The engine watches upstream outcomes per provider. It declares an outage only when, inside a rolling window, failures and the number of distinct affected orgs and the failure rate all cross their thresholds — so a 10-second blip or one bad prompt never trips it.
2

Substitute to a healthy model

Affected requests reroute to the best healthy model of the same (or higher) tier from a different provider. The substitute is billed at its own price.
3

Recover automatically

After a cooldown the engine probes the provider; the first success closes the incident and rerouting stops. A Slack alert fires on both trip and recovery.

Policy

Set your policy on the Outage Shield page:
SettingDefaultMeaning
on_outagesubstitutesubstitute reroutes to a healthy model; fail surfaces the provider error (for workloads that must have the exact pinned model).
BYOK → pooledoffRerouting a BYOK call to pooled spends your Orbitrage credits, so it’s opt-in. Off = a BYOK call fails during its provider’s outage.
Slack alertsonNotify your workspace on trip + recovery.
A per-request x-orbitrage-outage-override: fail header forces a hard-fail for one call, regardless of policy.

Transparency

Substitution is never silent.

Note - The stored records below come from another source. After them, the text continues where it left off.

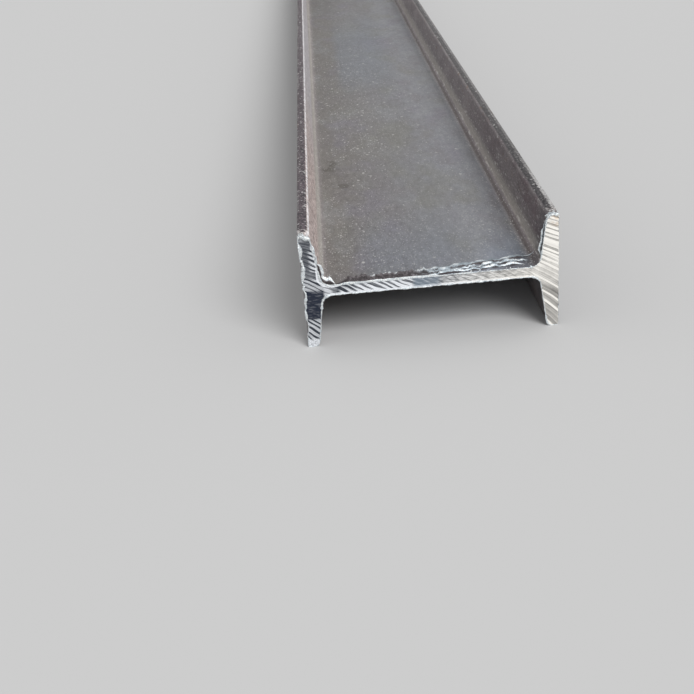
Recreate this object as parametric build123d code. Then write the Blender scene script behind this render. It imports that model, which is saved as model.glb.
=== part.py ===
from build123d import *
import os

# A hot-rolled steel I-beam with tapered flanges: one bar of stock, sawn square at both ends.
# Millimetres, +Z up. X runs across the web, from flange to flange, and Y along the bar. The beam lies
# on its side, web level, on the lower toes of both flanges. The origin is on the floor, under its middle.

# Driving sizes of the section
section_depth = 140.0  # over the two flanges
flange_width = 66.0
web_thickness = 5.7
flange_thickness = 8.6  # midway between the toe and the middle of the flange
flange_slope = 0.14  # how fast the inner face of a flange thickens towards the web
root_radius = 5.7  # hollow between web and flange
toe_radius = 3.4  # inner corner of each toe
heel_radius = 1.2  # outer corner of each toe

# Length of the bar
beam_length = 6000.0

half_depth = section_depth / 2
half_width = flange_width / 2
half_web = web_thickness / 2


def inner_face(height):
    """Where the inner face of a flange is, at a height above the middle of the web."""
    return half_depth - flange_thickness - flange_slope * (half_width / 2 - height)


def quarter_outline():
    """The upper right quarter of the section, with its corners still sharp."""
    return Polyline(
        (0, 0),
        (half_depth, 0),
        (half_depth, half_width),
        (inner_face(half_width), half_width),
        (inner_face(half_web), half_web),
        (0, half_web),
        close=True,
    )


def rolled_section():
    """The whole section: four like quarters, then the rounds that the rolls leave."""
    quarter = make_face(quarter_outline())
    half = quarter + mirror(quarter, about=Plane.YZ)
    section = half + mirror(half, about=Plane.XZ)

    def corners(across, up):
        return section.vertices().filter_by(
            lambda v: abs(abs(v.X) - across) < 0.001 and abs(abs(v.Y) - up) < 0.001
        )

    section = fillet(corners(inner_face(half_web), half_web), root_radius)
    section = fillet(corners(inner_face(half_width), half_width), toe_radius)
    return fillet(corners(half_depth, half_width), heel_radius)


def i_beam():
    """The bar: the section drawn upright across Y and run out both ways from mid-length."""
    upright = Plane.XZ * rolled_section()
    bar = extrude(upright, beam_length / 2, both=True)
    return Pos(0, 0, half_width) * bar


os.makedirs("parts", exist_ok=True)
export_step(i_beam(), "parts/i_beam.step")
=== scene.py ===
import math

import bpy
import numpy as np
from mathutils import Matrix, Vector
from mathutils.geometry import delaunay_2d_cdt


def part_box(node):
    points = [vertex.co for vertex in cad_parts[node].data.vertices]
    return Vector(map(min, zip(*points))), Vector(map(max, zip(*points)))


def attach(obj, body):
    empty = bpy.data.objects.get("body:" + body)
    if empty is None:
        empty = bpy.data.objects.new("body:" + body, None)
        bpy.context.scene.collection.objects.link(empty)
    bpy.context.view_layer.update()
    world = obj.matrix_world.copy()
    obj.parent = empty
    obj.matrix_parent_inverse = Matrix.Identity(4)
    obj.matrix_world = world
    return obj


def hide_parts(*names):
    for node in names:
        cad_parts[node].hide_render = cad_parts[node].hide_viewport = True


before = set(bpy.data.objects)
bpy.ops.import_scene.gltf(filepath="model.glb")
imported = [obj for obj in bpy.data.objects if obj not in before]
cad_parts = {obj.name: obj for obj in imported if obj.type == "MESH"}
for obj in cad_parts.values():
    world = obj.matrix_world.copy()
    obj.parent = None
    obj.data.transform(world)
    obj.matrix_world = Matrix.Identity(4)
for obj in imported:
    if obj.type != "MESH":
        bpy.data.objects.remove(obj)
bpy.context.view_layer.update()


# The viewpoint. The picture is taken from half a metre in front of the sawn end and 20 cm above the left
# flange, looking down along the bar. The bar lies square to the axes, so the camera carries the tilt.
low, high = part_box("i_beam")
near_end, far_end = low.y, high.y
image_size = 694  # pixels
focal_length = 1076  # pixels
eye = Vector((-0.0493, near_end - 0.538, 0.2636))
tip_down, roll, swing = math.radians(26.25), math.radians(5.15), math.radians(-0.07)

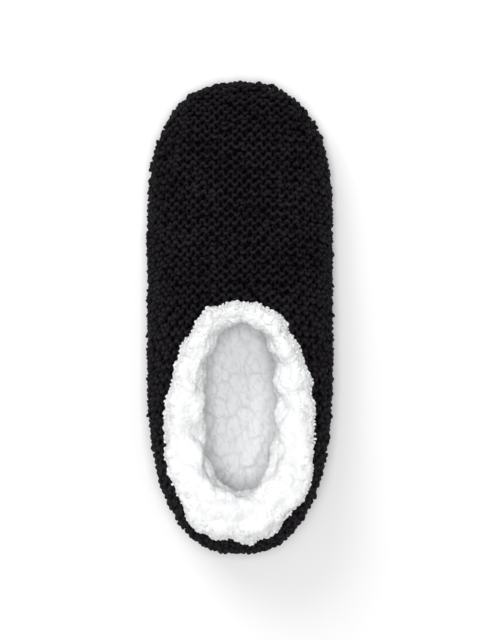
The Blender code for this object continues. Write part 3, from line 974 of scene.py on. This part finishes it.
bed_line = sole_line(np.linspace(*PLATE_ENDS, 290), FOOT_WIDTH + GAP)
bed = plate(bed_line, on_sole, INSOLE_THICKNESS, BED_EDGE, INSOLE_CROWN, BED_COLUMNS)
bed_lift, bed_crease = nubs(bed, BED_NUB, BED_NUB_HEIGHT, 23, BED_NUB_LENGTH)
top = slice(BED_COLUMNS + FLAT_RIM, 2 * BED_COLUMNS + FLAT_RIM)
bed[:, top, 2] += bed_lift[:, top]
footbed = piece("footbed", bed, bar_faces(*bed.shape[:2]), fleece_finish)
# Painted shade: the whole footbed, deep inside the slipper, is a little darker, and its creases are darker
# still.
add_crease_shade(footbed, BED_PAINTED_SHADE + (1 - BED_PAINTED_SHADE) * bed_crease)

# %% [markdown]
# ## The sole
#
# The sole is a thin cloth with fine ribs across it, cut to the last's own outline and turned under at its
# rim. Small clear dots of rubber are moulded on it in staggered rows, so that it grips the floor.

# %% The sole's cloth
SOLE_EDGE, SOLE_COLUMNS = 0.0009, 30
WAVE_RADIANS = 20        # how far the wave texture turns in one unit at a scale of one
sole_shape = sole_line(np.linspace(*PLATE_ENDS, 220))
sole_sections = plate(sole_shape, underside, SOLE_THICKNESS, SOLE_EDGE, 0, SOLE_COLUMNS)
sole = piece("sole_cloth_shell", sole_sections, bar_faces(*sole_sections.shape[:2]), sole_finish)


def add_ribs(material, pitch, depth):
    """Fine ribs across the sole, as a wave along the length that lifts the bump."""
    tree = material.node_tree
    place = node(tree, "ShaderNodeTexCoord")
    often = 2 * math.pi / pitch / WAVE_RADIANS
    rib = node(tree, "ShaderNodeTexWave",
               {"Vector": place.outputs["Object"], "Scale": often, "Distortion": 0.6, "Detail Scale": 2.0},
               bands_direction="Y")
    bump_more(material, rib.outputs["Fac"], depth)


add_ribs(sole_finish, pitch=0.0011, depth=0.0003)

# %% The dots
DOT_PITCH, DOT_ROW, DOT_MARGIN = 0.0094, 0.0043, 0.003
DOT_SIZES = {"Dot Radius": 0.00085, "Dot Height": 0.00055, "Twist": 0.05, "Swell": 0.06, "Seed": 5}


def dot_seats():
    """Staggered rows of seats on the sole's lower face, clear of its rim."""
    line = sole_line(np.linspace(0, 1, 400), DOT_MARGIN)
    points = []
    for row in range(int((line[0, 1] - line[-1, 1]) / DOT_ROW) + 1):
        y = line[0, 1] - row * DOT_ROW
        half = np.interp(-y, -line[:, 1], line[:, 0])
        count = int(half / DOT_PITCH) + 1
        for column in range(-count, count + 1):
            x = column * DOT_PITCH + 0.5 * DOT_PITCH * (row % 2)
            if abs(x) < half:
                points.append((x, y, underside(y)))
    print(f"{len(points)} dots")
    return points, [(0, 0, -1)] * len(points), [(1, 0, 0)] * len(points)


def dot_tree():
    """Low domes of rubber on the seats."""
    tree, given = new_tree("grip_dots", DOT_SIZES)
    radius, height = given.outputs["Dot Radius"], given.outputs["Dot Height"]
    ball = node(tree, "GeometryNodeMeshIcoSphere", {"Subdivisions": 2, "Radius": 1})
    scale = node(tree, "ShaderNodeCombineXYZ", {0: radius, 1: radius, 2: height})
    low = node(tree, "GeometryNodeTransform", {"Geometry": ball.outputs["Mesh"], "Scale": scale.outputs[0]})
    close_tree(tree, given, seated(tree, given, low.outputs["Geometry"]))
    return tree


dots = grown("grip_dots", dot_seats(), dot_tree(), DOT_SIZES, dot_finish)

# %% [markdown]
# Where the knit meets the sole, a row of short stitches in the same black yarn draws both edges together.
# The yarn tree makes them too: only its sizes and its seats differ.

# %% The seam
SEAM_PITCH = 0.0036
SEAM_SIZES = {
    "Left Foot": (0.0, -0.0018, -0.0008),
    "Crown": (0.0004, 0.0, 0.0022),
    "Right Foot": (0.0009, 0.0018, -0.0008),
    "Yarn Radius": 0.00055,
    "Twist": 0.12,
    "Swell": 0.08,
    "Seed": 6,
}


def seam_seats():
    """Seats along the sole's edge, facing outwards and a little down."""
    count = int(sole_way[-1] / SEAM_PITCH)
    spots = walk(sole_edge, (np.arange(count) + 0.5) * sole_way[-1] / count)
    spots[:, 2] -= GAP
    along = np.gradient(spots, axis=0)
    along /= np.linalg.norm(along, axis=1)[:, None]
    out = np.cross(np.array([0, 0, 1.0]), along)
    out /= np.linalg.norm(out, axis=1)[:, None]
    return [np.concatenate([half, other]) for half, other in (
        (spots, spots * TURNED), (out, out * TURNED), (along, -along * TURNED))]


seam = grown("seam_stitches", seam_seats(), RIDGE_TREE, SEAM_SIZES, yarn_finish)

# %% [markdown]
# ## What each piece belongs to
#
# Nothing here moves on its own, so every piece rides on the one body. Each says which plain solid of the
# frame it stands for, and which finish of the record it has.

# %% Tie the pieces to the frame
WEAR = {
    "knit_upper": ("black_yarn", [*knit_pieces, knit_wall, seam]),
    "fleece_cuff": ("white_fleece", [cuff_fleece, cuff_curls]),
    "fleece_insole": ("white_fleece", [footbed]),
    "gripper_sole": ("sole_cloth", [sole]),
}
for solid, (finish_slot, members) in WEAR.items():
    for member in members:
        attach(member, "root")
        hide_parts(solid)
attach(lining, "root")
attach(dots, "root")

# %% [markdown]
# ## Floor, light and camera
#
# The photograph is a catalogue picture: the slipper lies on white, lit softly from all sides, and the
# camera looks straight down on it with its toe at the top. A long lens keeps the outline true.

# %% The floor
FLOOR_DROP, FLOOR_REACH = 0.0006, 3.0
PAPER = (0.97, 0.97, 0.97)
floor_mesh = bpy.data.meshes.new("floor")
corners = [(x * FLOOR_REACH, y * FLOOR_REACH, -FLOOR_DROP) for x, y in ((-1, -1), (1, -1), (1, 1), (-1, 1))]
floor_mesh.from_pydata(corners, [], [(0, 1, 2, 3)])
floor = placed("floor", floor_mesh)
floor_mesh.materials.append(cloth("pale_floor", PAPER, patch=0.4, fibre=0.05, mottle=0.01, bump=0.0,
                                  Roughness=0.9, Specular_IOR_Level=0.05))


# %% The lights
def area_light(name, place, size, power):
    """A square lamp that shines at the middle of the slipper."""
    light = bpy.data.lights.new(name, "AREA")
    light.shape, light.size, light.energy = "SQUARE", size, power
    lamp = placed(name, light)
    lamp.location = place
    lamp.rotation_euler = (Vector() - Vector(place)).to_track_quat("-Z", "Y").to_euler()


area_light("key_light", (-0.7, 1.0, 1.4), size=0.8, power=10)
area_light("top_light", (0.0, -0.1, 2.4), size=0.9, power=38)
WORLD_STRENGTH = 0.26
world = bpy.data.worlds.new("soft_studio")
world.use_nodes = True
sky = world.node_tree.nodes["Background"].inputs
sky["Color"].default_value = (1, 1, 1, 1)
sky["Strength"].default_value = WORLD_STRENGTH
bpy.context.scene.world = world
bpy.context.scene.view_settings.view_transform = "Standard"

# %% The camera
PHOTO_HEIGHT = 640
MM_PER_PIXEL = 0.53
FRAME_SPAN = PHOTO_HEIGHT * MM_PER_PIXEL / 1000
CAMERA_HEIGHT, FOCUS_HEIGHT = 1.62, 0.02
CENTRE_DROP = 0.0016
lens = bpy.data.cameras.new("camera")
lens.sensor_width = 36
lens.lens = lens.sensor_width * (CAMERA_HEIGHT - FOCUS_HEIGHT) / FRAME_SPAN
camera = placed("camera", lens)
camera.location = (0, -CENTRE_DROP, CAMERA_HEIGHT)
bpy.context.scene.camera = camera
print(f"the lens is {lens.lens:.0f} mm")
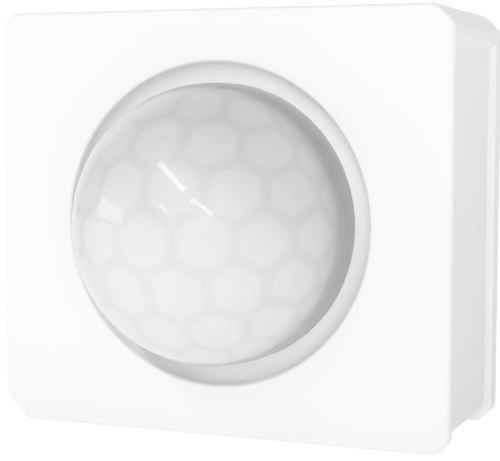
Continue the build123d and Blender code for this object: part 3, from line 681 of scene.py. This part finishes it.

Every rerouted call is flagged:
HeaderValue
X-ScaleASAP-Failover1 when the call was rerouted.
X-ScaleASAP-Failover-FromThe provider we rerouted away from.
In the dashboard, substituted steps record failover_triggered, failover_from_provider, and failover_substituted_model, and active provider incidents show on the Outage Shield page. The originally-requested model is preserved as primary_model_attempted.